As you might by now divine, I'm an agnostic about the tweener position. It's not right for me; and it's not right for most tri bikes; but it might be right under certain conditions, on certain bikes, for certain people, with all the qualifiers and mitigators contained above. The truest thing I can say is that there is a "tri position" that generates and delivers all the blessings and benefits of the aerobar, and when you read about "tri bike fit" on the pages of Slowtwitch it is this position about which we write. True, this tri position lives inside of a range of shallow seat angles to steep, but in the context of true tri positions when we say shallow we mean 77° and when we say steep we mean 81°, with 79° dead nuts center.

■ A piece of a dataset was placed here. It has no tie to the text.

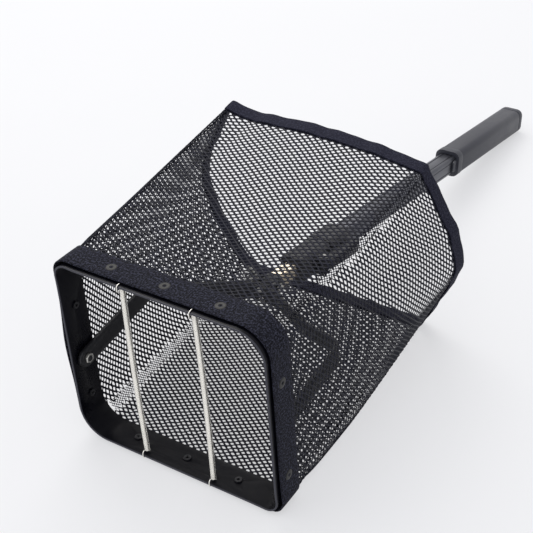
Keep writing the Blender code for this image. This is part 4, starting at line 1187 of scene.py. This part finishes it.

Best, then, for you the user to ask yourself whether you're a candidate for the sort of "tri position" that conforms to our idea of best practices. If you are such a candidate, then you can pass through the door of Cervelo tri, Felt tri, and so forth. If you're not a candidate, there's no shame in that. It's just that you'll be unhappy with most of the better selling "tri" bikes, and if you're dead set on a tri bike anyway you're better off choosing one that matches your riding style. (narrow and tall, ridden with a shallower seat angle and taller front end, and with a full tri set up, in something closer to our Slowtwitch-described tweener position). Or (and maybe better yet) simply choose a standard road race bike. Heck, my favorite style of bike to ride on a day to day basis is a road race bike. These bikes are fine, and it may be the bike on which you'll most happily, powerfully, and comfortably race your triathlons.